Some patients may have partially or completely impaired hearing for reasons including: long term exposure to environmental noise, congenital defects, damage due to disease or illness, use of certain medications such as aminoglycosides, or physical trauma. Hearing impairment may be of the conductive, sensineural, or combination types.
Implants often include various electro-magnetic transducers that may function as an actuator, a sensor, and/or a switch. An example of an implant with an electro-magnetic actuator is a middle ear implant which mechanically drives the ossicular chain. Such a middle ear implant that includes a floating mass transducer was developed by Geoffrey Ball et al. (see U.S. Pat. Nos. 5,913,815; 5,897,486; 5,624,376; 5,554,096; 5,456,654; 5,800,336; 5,857,958; and 6,475,134, each of which is incorporated herein by reference).

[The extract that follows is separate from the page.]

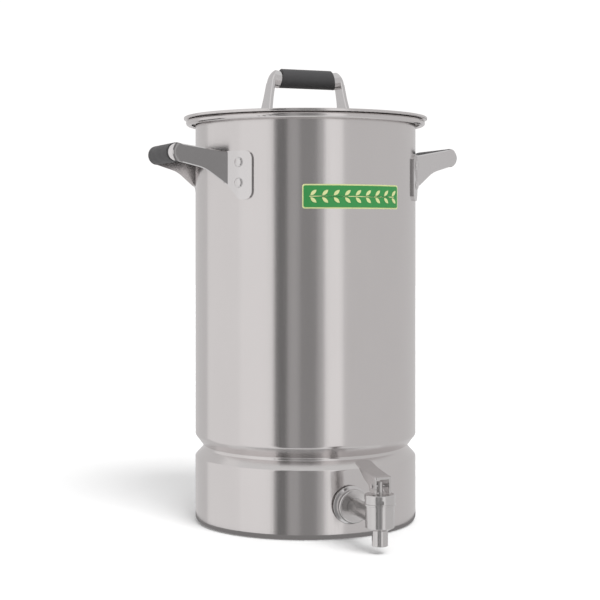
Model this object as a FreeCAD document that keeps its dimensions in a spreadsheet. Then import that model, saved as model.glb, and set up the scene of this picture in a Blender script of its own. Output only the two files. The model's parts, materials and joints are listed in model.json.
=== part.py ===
"""Stainless steep-and-drain brewing vessel with a lift-off lid, false bottom and lever tap.

Millimetres. The origin is the centre of the base on the floor, +Z is up, the tap
looks along -Y and the two side handles stand out along +X and -X.
"""
import FreeCAD, Part
import math
import os
import re

import Sketcher

# Driving dimensions. Names of cells in the sheet "dims".
DIMENSIONS = {
    # vessel
    "vessel_radius": 152, "sheet": 1.5, "base_corner": 7.5, "foot_inner": 122, "foot_rise": 3,
    "groove_low": 89.5, "groove_mid": 102.7, "groove_high": 118.8, "groove_depth": 12.2,
    "rim_top": 550, "rim_radius": 165, "rim_bead": 4.2, "rim_seam": 544,
    # badge
    "badge_turn": 3.6, "badge_span": 54.4, "badge_low": 426, "badge_high": 457.5,
    "badge_plate": 0.6, "badge_field": 0.5, "badge_margin": 1.8,
    # lid
    "lid_radius": 168, "lid_gap": 0.2, "lid_sheet": 1.2, "lid_hem": 4, "lid_plug_radius": 149,
    "lid_plug_drop": 9, "lid_rise": 8.2, "lid_slope": 4.3, "lid_flat_radius": 86,
    "lid_step_radius": 143,
    # grips and the straps that carry them
    "strap": 3, "bar_radius": 6, "grip_radius": 12.7, "grip_bore": 6.15,
    "eye_radius": 11.9, "eye_bevel": 1.3, "shoulder": 5.6, "dome_shift": 7, "dome_width": 11.5,
    "dome_depth": 4.2,
    # side handles
    "bend_turn": 27.4, "flange_turn": 14, "flange_low": 438, "flange_high": 501.6,
    "side_grip_reach": 200.5, "side_grip_height": 500.3, "side_grip_half": 51,
    "flange_corner": 11, "arm_low": 456, "arm_high": 501, "arm_waist": 479,
    # lid handle
    "leg_foot_x": 58.5, "leg_top_x": 50, "lid_grip_height": 607.4, "lid_grip_radius": 13.2,
    "leg_foot_half": 18.5, "leg_bevel": 0.9,
    "lid_strap": 5, "lid_shoulder": 13.5, "lid_flange_length": 29, "lid_flange": 2.5,
    # rivets
    "rivet_head": 6.6, "rivet_dome": 2.6, "rivet_shank": 3, "rivet_hole": 3.1, "rivet_turn": 33.9,
    "rivet_upper": 486.7, "rivet_lower": 460, "rivet_inner_head": 4.6, "rivet_inner_rise": 1,
    "lid_rivet_x": 75, "lid_rivet_y": 9.5,
    # tap
    "tap_height": 45, "tap_reach": 244, "shank_radius": 11, "neck_radius": 10.6,
    "shank_bore": 6, "wall_hole": 11.3, "shank_inner_end": 132, "shank_outer_end": 171,
    "barrel_radius": 18, "barrel_low": 33.1, "barrel_high": 60.6,
    "spout_radius": 10, "spout_low": 10, "spout_bore": 7.5, "spout_seam": 28.5,
    "taper_low": 29.1, "seat_height": 37, "chamber_radius": 13.6, "bonnet_radius": 19,
    "bonnet_top": 74, "bonnet_neck": 13.3,
    "bonnet_cavity": 11, "bonnet_roof": 3, "neck_drop": 5, "stem_radius": 4, "stem_hole": 4.35,
    "escutcheon_radius": 24.6, "escutcheon": 3.6, "outer_seal_radius": 21, "outer_seal": 3.2,
    "collar_radius": 21.5, "collar_dish_radius": 12.3, "collar_dish": 0.9, "collar": 11,
    "bonnet_ring": 0.9, "spanner_slot": 9,
    "inner_seal_radius": 19, "inner_seal": 4.2, "washer_radius": 18, "washer": 1.6,
    "nut_flats": 30, "nut_height": 6.5,
    "cup_radius": 9.6, "cup_height": 8, "cup_rest": 0.3, "stem_collar_radius": 8.6,
    "stem_collar": 1.8, "pin_height": 84, "pin_radius": 2, "pin_half": 12, "stem_above_pin": 5.3,
    "spring_radius": 6.6, "spring_wire": 0.65, "spring_pitch": 3.7,
    # lever
    "cheek_outer": 11, "cheek_inner": 8.4, "cheek_radius": 9.3, "cheek_front": 8.6,
    "cheek_low": 75.4, "blade_width": 22, "cheek_middle": 22, "cheek_middle_height": 89.2, "cheek_back": 40,
    "blade": 3, "blade_front": 11, "blade_front_height": 95.5, "blade_bend": 9,
    "blade_bend_height": 98, "blade_end": 54, "blade_end_height": 108,
    # false bottom
    "plate_radius": 144, "plate_height": 115.2, "plate": 1.5, "seal_radius": 146.3,
    "seal_inner": 141.5, "seal_low": 114, "seal_high": 118, "hole_radius": 2, "ring_step": 15,
    "lug_x": 60, "lug": 2, "lug_half": 7, "bail_pivot": 9.5, "bail_wire": 2, "bail_hole": 2.3,
    "bail_reach": 70, "bail_end": 64, "bail_half": 56,
}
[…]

Magnetic Resonance Imaging (MRI) examination may be contraindicated for a wearer of such an auditory (cochlear or middle ear) prosthesis since potential interactions between the implanted electro-magnetic transducer and the applied external MRI magnetic field may, at higher field strength (i.e. above about 1 Tesla), produce three potentially harmful effects:                1. The implanted magnet experiences a torque (T=m×B) that may twist the electro-magnetic transducer out of its position, thereby injuring the implant wearer and/or destroying the mechanical fixation.        2. Due to the external magnetic field, the implanted magnet becomes partly demagnetized and this may lead to damage or at least to a reduced power efficiency of the electro-magnetic transducer after exposure to the MRI field.        3. Radio frequency (RF) pulses (magnetic field B1 in MRI) emitted by the MRI unit can induce voltages in the coil(s) of the electro-magnetic transducer and this may destroy the transducer and/or may harm the patient.        
Because of these risks it may be generally forbidden to undergo (at least high-field) MRI examination for patients with an implant with electro-magnetic transducer. This may exclude the patient from certain important diagnosis methods.